> GIVEN DATA
== == ==
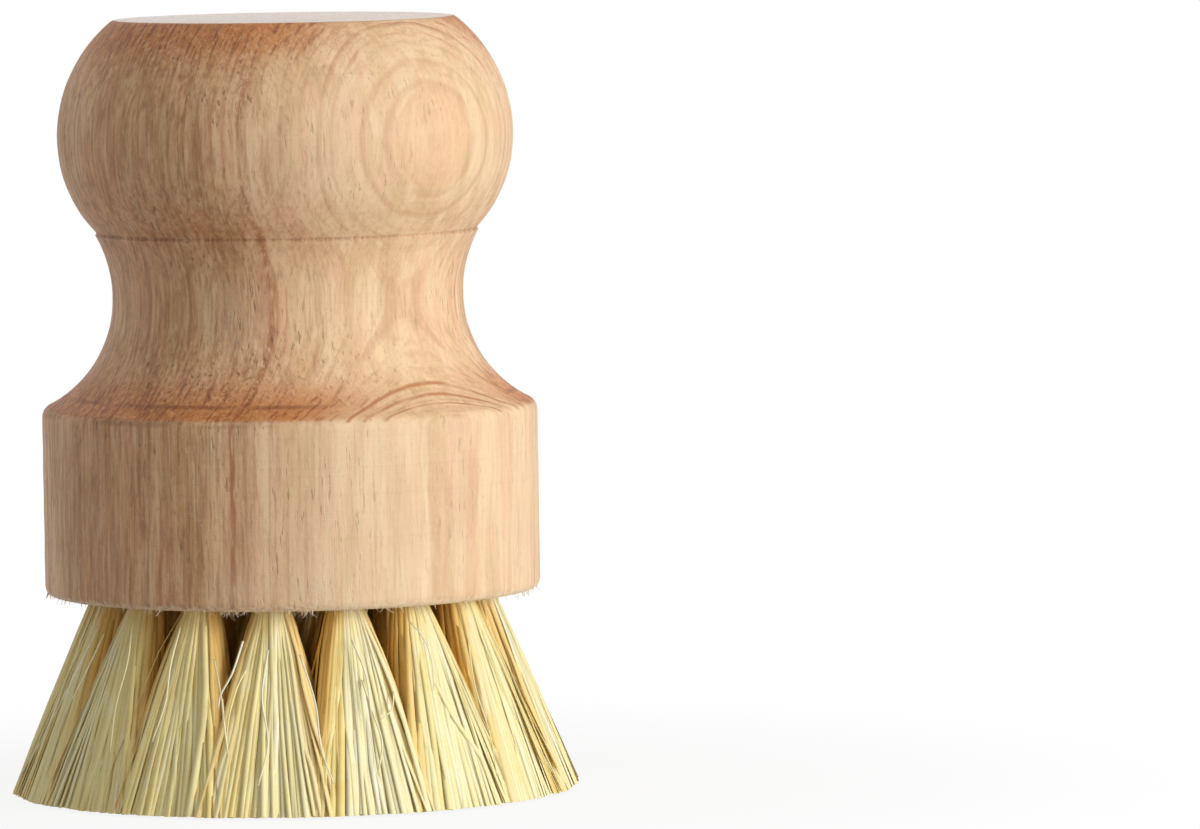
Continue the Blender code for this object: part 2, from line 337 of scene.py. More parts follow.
def carve(obj, cutters):
    # takes the cutters out of the object and keeps the rest as its own mesh
    for cutter in cutters:
        modifier = obj.modifiers.new(cutter.name, "BOOLEAN")
        modifier.solver = "EXACT"
        modifier.object = cutter
    bpy.context.view_layer.update()
    mesh = bpy.data.meshes.new_from_object(obj.evaluated_get(bpy.context.evaluated_depsgraph_get()))
    obj.modifiers.clear()
    obj.data = mesh
    for cutter in cutters:
        bpy.data.objects.remove(cutter)


def makeFloor():
    # one round face, clear from below so that the tips can be seen
    turns = np.linspace(0, 2 * pi, stage["floorSides"], endpoint=False)
    rim = onCircle(turns, stage["floorRadius"], -stage["drop"])
    floor = addPiece("floor", meshOf("floor", rim, [list(range(len(rim)))]), floorFinish())


# handle

handle = {
    "blockHeight": 20.5, "shoulderRise": 12.2, "neckRise": 7.1, "knobLowerRise": 10.4,
    "blockRadius": 27.3, "waistDrawIn": 8.0, "neckFlare": 1.8, "knobSwell": 4.0, "knobTuck": 6.3,
    "blockEdge": 1.2, "shoulderEdge": 1.5, "topEdge": 1.0,
    "lineDepth": 0.15, "lineWidth": 0.45,
    "sides": 320,
    "step": 0.42,  # between the rings of the mesh
    "cornerSkip": 4,  # points of an arc that its rounded edge takes the place of
    "smoothAngle": 32,
    "chatter": 0.035,  # how far the tool wandered
    "wanders": [(0, 1.7, 3, 0.6), (1, 0.2, 4, 0.4)],  # along the angle, along the height, seed, share
    "burr": 0.07, "burrRise": 0.9, "burrFade": 1.5,  # roughness of the lower edge
    "burrWave": (31, 5),  # along the angle, seed
}

rippleSizes = {"octaves": 7, "turns": (1, 4), "slant": 1.5, "fall": 1.6, "whole": 2}

holes = {
    "radius": 2.5, "depth": 8.6, "pointAngle": 118, "sides": 32,
    "flare": 1.36,  # the face of the tips is this much wider than the ringed underside
    "slitGap": 0.3, "overrun": 3.0,
}

shoulderZ = undersideZ + handle["blockHeight"]
waistZ = shoulderZ + handle["shoulderRise"]
lineZ = waistZ + handle["neckRise"]
knobZ = lineZ + handle["knobLowerRise"]
waistRadius = handle["blockRadius"] - handle["waistDrawIn"]
lineRadius = waistRadius + handle["neckFlare"]
knobRadius = lineRadius + handle["knobSwell"]
topRadius = knobRadius - handle["knobTuck"]
apexZ = undersideZ * holes["flare"] / (holes["flare"] - 1)  # where the lines of all the tufts meet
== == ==
> WHAT TO WORK ON
What is needed is an exact copy of the lines from the start of the listing through the line where "bpy.data.objects.remove(cutter)" sits, please, both end lines included and nothing more.

> EXERCISE RESPONSE
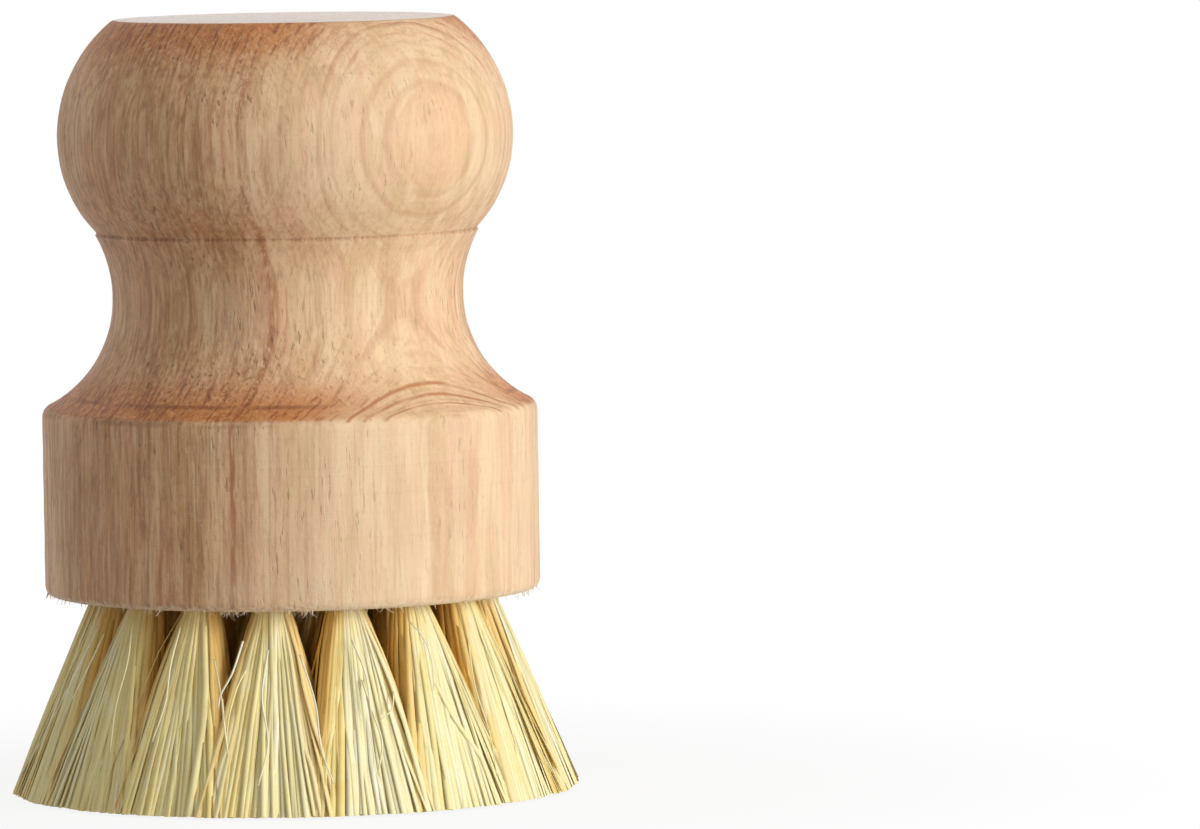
Continue the Blender code for this object: part 2, from line 337 of scene.py. More parts follow.
def carve(obj, cutters):
    # takes the cutters out of the object and keeps the rest as its own mesh
    for cutter in cutters:
        modifier = obj.modifiers.new(cutter.name, "BOOLEAN")
        modifier.solver = "EXACT"
        modifier.object = cutter
    bpy.context.view_layer.update()
    mesh = bpy.data.meshes.new_from_object(obj.evaluated_get(bpy.context.evaluated_depsgraph_get()))
    obj.modifiers.clear()
    obj.data = mesh
    for cutter in cutters:
        bpy.data.objects.remove(cutter)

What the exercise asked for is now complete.